EXERCISE BRIEF:
Write every line of the material out exactly as shown.
* Begin RECORDS SHOWN *
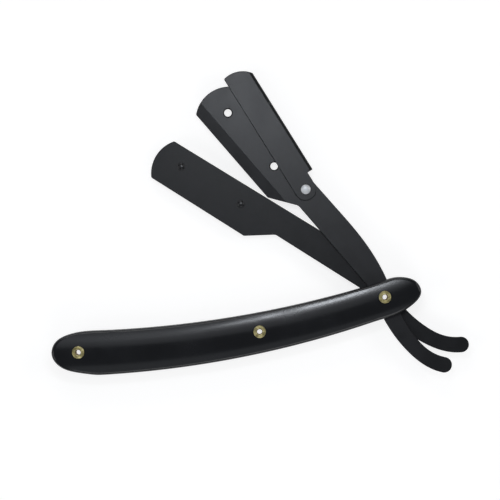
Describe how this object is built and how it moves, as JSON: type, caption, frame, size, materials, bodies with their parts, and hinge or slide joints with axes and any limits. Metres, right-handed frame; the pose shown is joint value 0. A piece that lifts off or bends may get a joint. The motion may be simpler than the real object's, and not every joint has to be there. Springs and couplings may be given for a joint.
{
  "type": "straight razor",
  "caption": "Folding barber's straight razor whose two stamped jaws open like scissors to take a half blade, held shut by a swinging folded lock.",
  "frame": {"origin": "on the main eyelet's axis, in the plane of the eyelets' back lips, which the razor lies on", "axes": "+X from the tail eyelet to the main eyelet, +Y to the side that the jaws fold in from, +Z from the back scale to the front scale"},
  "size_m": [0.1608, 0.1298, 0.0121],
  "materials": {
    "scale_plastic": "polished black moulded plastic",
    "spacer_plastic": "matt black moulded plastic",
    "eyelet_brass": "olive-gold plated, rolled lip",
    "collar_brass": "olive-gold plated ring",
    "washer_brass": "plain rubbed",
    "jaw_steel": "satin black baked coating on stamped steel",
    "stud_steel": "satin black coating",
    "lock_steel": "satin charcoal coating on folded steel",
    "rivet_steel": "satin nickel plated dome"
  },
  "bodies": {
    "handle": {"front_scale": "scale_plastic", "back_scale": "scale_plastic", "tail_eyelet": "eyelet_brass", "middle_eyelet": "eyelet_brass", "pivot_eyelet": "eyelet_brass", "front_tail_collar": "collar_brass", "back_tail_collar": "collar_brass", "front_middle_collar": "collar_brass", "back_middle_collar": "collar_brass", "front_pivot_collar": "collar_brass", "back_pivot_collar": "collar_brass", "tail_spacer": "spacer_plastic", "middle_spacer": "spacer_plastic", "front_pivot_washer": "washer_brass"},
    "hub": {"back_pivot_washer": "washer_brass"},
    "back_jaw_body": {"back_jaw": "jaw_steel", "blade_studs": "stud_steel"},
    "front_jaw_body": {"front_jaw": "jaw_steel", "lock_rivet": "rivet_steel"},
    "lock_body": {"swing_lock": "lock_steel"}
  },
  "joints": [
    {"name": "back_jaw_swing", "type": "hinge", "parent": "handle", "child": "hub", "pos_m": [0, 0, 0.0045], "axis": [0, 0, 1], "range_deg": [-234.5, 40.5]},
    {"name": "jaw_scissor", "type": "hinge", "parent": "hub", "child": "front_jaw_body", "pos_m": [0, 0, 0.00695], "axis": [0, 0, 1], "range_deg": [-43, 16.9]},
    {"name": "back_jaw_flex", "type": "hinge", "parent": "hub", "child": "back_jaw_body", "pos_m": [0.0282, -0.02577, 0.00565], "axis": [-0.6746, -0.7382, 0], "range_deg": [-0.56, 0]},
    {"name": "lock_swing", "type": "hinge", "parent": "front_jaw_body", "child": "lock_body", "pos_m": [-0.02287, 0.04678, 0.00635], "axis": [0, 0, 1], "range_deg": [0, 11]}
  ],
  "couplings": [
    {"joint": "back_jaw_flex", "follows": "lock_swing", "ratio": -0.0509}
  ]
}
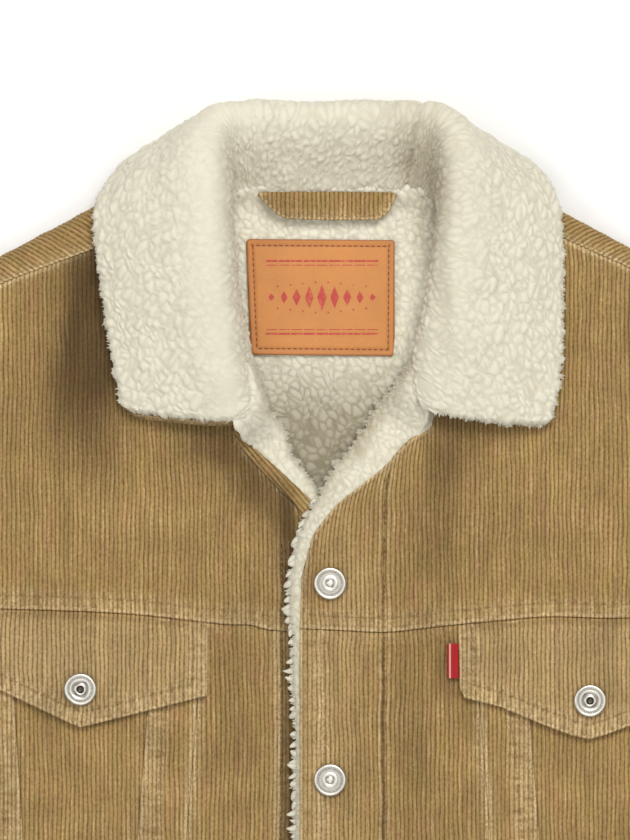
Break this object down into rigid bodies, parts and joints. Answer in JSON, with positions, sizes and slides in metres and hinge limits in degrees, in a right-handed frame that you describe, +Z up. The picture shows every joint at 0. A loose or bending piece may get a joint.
* End RECORDS SHOWN *
RESULT OF THE TASK:
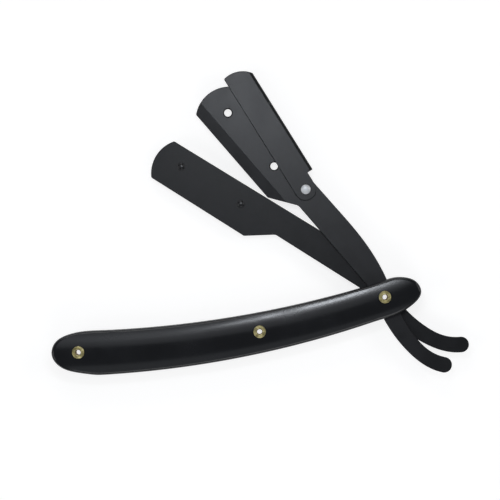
Describe how this object is built and how it moves, as JSON: type, caption, frame, size, materials, bodies with their parts, and hinge or slide joints with axes and any limits. Metres, right-handed frame; the pose shown is joint value 0. A piece that lifts off or bends may get a joint. The motion may be simpler than the real object's, and not every joint has to be there. Springs and couplings may be given for a joint.
{
  "type": "straight razor",
  "caption": "Folding barber's straight razor whose two stamped jaws open like scissors to take a half blade, held shut by a swinging folded lock.",
  "frame": {"origin": "on the main eyelet's axis, in the plane of the eyelets' back lips, which the razor lies on", "axes": "+X from the tail eyelet to the main eyelet, +Y to the side that the jaws fold in from, +Z from the back scale to the front scale"},
  "size_m": [0.1608, 0.1298, 0.0121],
  "materials": {
    "scale_plastic": "polished black moulded plastic",
    "spacer_plastic": "matt black moulded plastic",
    "eyelet_brass": "olive-gold plated, rolled lip",
    "collar_brass": "olive-gold plated ring",
    "washer_brass": "plain rubbed",
    "jaw_steel": "satin black baked coating on stamped steel",
    "stud_steel": "satin black coating",
    "lock_steel": "satin charcoal coating on folded steel",
    "rivet_steel": "satin nickel plated dome"
  },
  "bodies": {
    "handle": {"front_scale": "scale_plastic", "back_scale": "scale_plastic", "tail_eyelet": "eyelet_brass", "middle_eyelet": "eyelet_brass", "pivot_eyelet": "eyelet_brass", "front_tail_collar": "collar_brass", "back_tail_collar": "collar_brass", "front_middle_collar": "collar_brass", "back_middle_collar": "collar_brass", "front_pivot_collar": "collar_brass", "back_pivot_collar": "collar_brass", "tail_spacer": "spacer_plastic", "middle_spacer": "spacer_plastic", "front_pivot_washer": "washer_brass"},
    "hub": {"back_pivot_washer": "washer_brass"},
    "back_jaw_body": {"back_jaw": "jaw_steel", "blade_studs": "stud_steel"},
    "front_jaw_body": {"front_jaw": "jaw_steel", "lock_rivet": "rivet_steel"},
    "lock_body": {"swing_lock": "lock_steel"}
  },
  "joints": [
    {"name": "back_jaw_swing", "type": "hinge", "parent": "handle", "child": "hub", "pos_m": [0, 0, 0.0045], "axis": [0, 0, 1], "range_deg": [-234.5, 40.5]},
    {"name": "jaw_scissor", "type": "hinge", "parent": "hub", "child": "front_jaw_body", "pos_m": [0, 0, 0.00695], "axis": [0, 0, 1], "range_deg": [-43, 16.9]},
    {"name": "back_jaw_flex", "type": "hinge", "parent": "hub", "child": "back_jaw_body", "pos_m": [0.0282, -0.02577, 0.00565], "axis": [-0.6746, -0.7382, 0], "range_deg": [-0.56, 0]},
    {"name": "lock_swing", "type": "hinge", "parent": "front_jaw_body", "child": "lock_body", "pos_m": [-0.02287, 0.04678, 0.00635], "axis": [0, 0, 1], "range_deg": [0, 11]}
  ],
  "couplings": [
    {"joint": "back_jaw_flex", "follows": "lock_swing", "ratio": -0.0509}
  ]
}
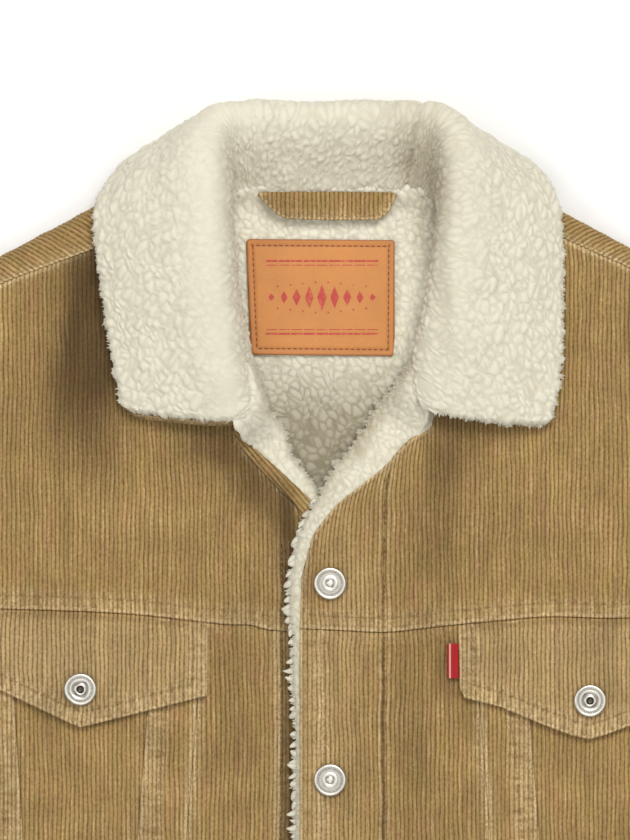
Break this object down into rigid bodies, parts and joints. Answer in JSON, with positions, sizes and slides in metres and hinge limits in degrees, in a right-handed frame that you describe, +Z up. The picture shows every joint at 0. A loose or bending piece may get a joint.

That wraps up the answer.